A crossover in crypto technical analysis is a signal event that occurs when one indicator line passes through another on a chart. The direction of the cross determines the signal: when a faster or more reactive line crosses above a slower line, it generates a bullish crossover. When it crosses below, it generates a bearish crossover. Common crossovers include the MACD line crossing the signal line, the MACD line crossing the zero line, and moving average crossovers such as the golden cross and death cross. Each type carries different implications depending on the timeframe and surrounding market context.

What is the difference between a MACD crossover and a moving average crossover?

A MACD crossover refers specifically to the MACD line crossing the signal line — or crossing the zero line — within the MACD indicator panel. These events reflect shifts in the relationship between the two EMAs embedded in MACD's calculation and primarily signal near-to-medium-term momentum changes. A moving average crossover refers to two separate moving averages plotted directly on the price chart crossing each other — such as the 50-day crossing the 200-day in the golden or death cross formation. Moving average crossovers reflect longer-term trend shifts and are generally considered more significant due to their broader timeframe perspective.

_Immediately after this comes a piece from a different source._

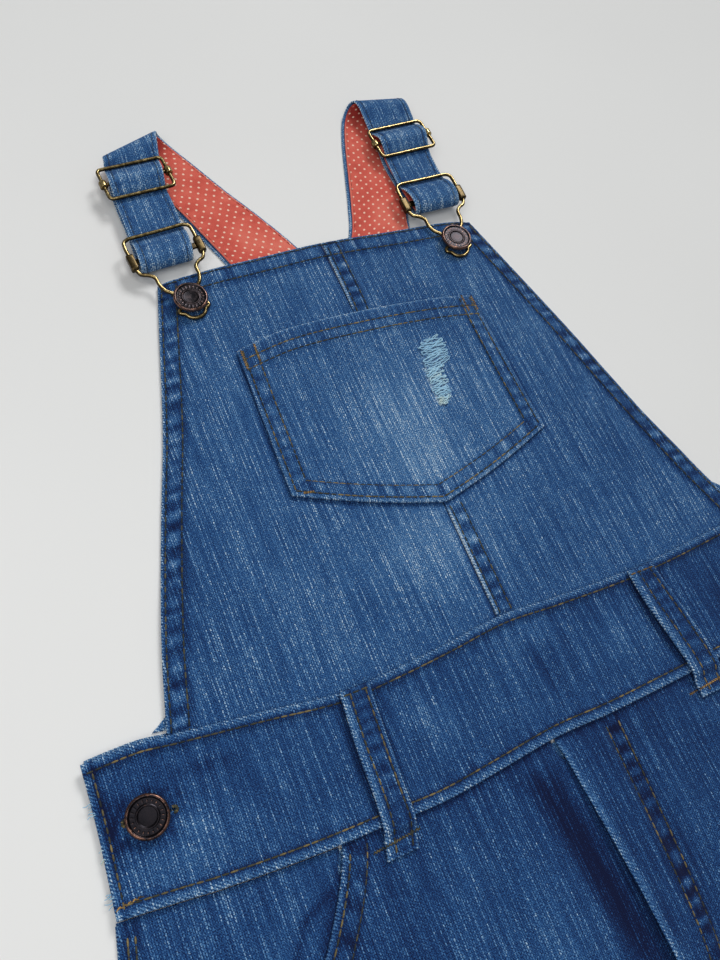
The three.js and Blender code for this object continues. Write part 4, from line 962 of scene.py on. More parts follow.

Are crossover signals reliable in crypto trading?

Crossover signals are useful but carry significant limitations in crypto markets. Because they are lagging indicators, they confirm shifts that have already begun rather than predicting them. In highly volatile or sideways crypto markets, crossovers can occur frequently without producing meaningful price moves — a phenomenon called whipsawing. Reliability improves when crossovers occur on higher timeframes such as the daily or weekly chart, when they coincide with key support or resistance levels, and when trading volume confirms the move. A crossover backed by multiple confirming factors is considerably more reliable than an isolated crossover in a noisy market environment.

Calibration Check

Common Misconception

A crossover signal guarantees a sustained trend in the direction of the cross.

Technical Reality

A crossover confirms that a momentum shift has occurred within the indicator's calculation — it does not guarantee the price will trend sustainably in the crossover's direction. False crossovers are common in sideways markets and during high-volatility conditions in crypto, where lines cross briefly before reversing back through each other without producing meaningful price movement. Treating every crossover as a confirmed trend entry frequently results in buying highs and selling lows in choppy markets. Confirmation through volume, key levels, and higher-timeframe alignment significantly improves the signal's follow-through potential.

Common Misconception

Crossovers predict future price direction.

Technical Reality

Crossovers are lagging signals — they reflect past price data and confirm that a change has already occurred in the relationship between two indicator lines. They do not predict where price will go next. By the time a MACD crossover or moving average crossover appears on a chart, the price movement that caused it has already happened. This inherent lag means traders who use crossovers as entry signals are always responding to something that has already begun, not anticipating something about to start. Pairing crossovers with leading signals such as volume and RSI divergence helps compensate for this limitation.

Common Misconception

All crossovers carry equal significance regardless of where they occur.

Technical Reality

The location and context of a crossover dramatically affects its reliability and significance. A MACD crossover occurring far from the zero line — in strongly positive or negative territory — carries more conviction than one near zero in the neutral zone. A moving average golden cross forming after a prolonged downtrend at a major historical support level is far more significant than one occurring mid-range without technical context. Higher-timeframe crossovers carry more weight than lower-timeframe ones. Evaluating crossover significance requires assessing its position, the surrounding price structure, and the confirmation of other analytical factors.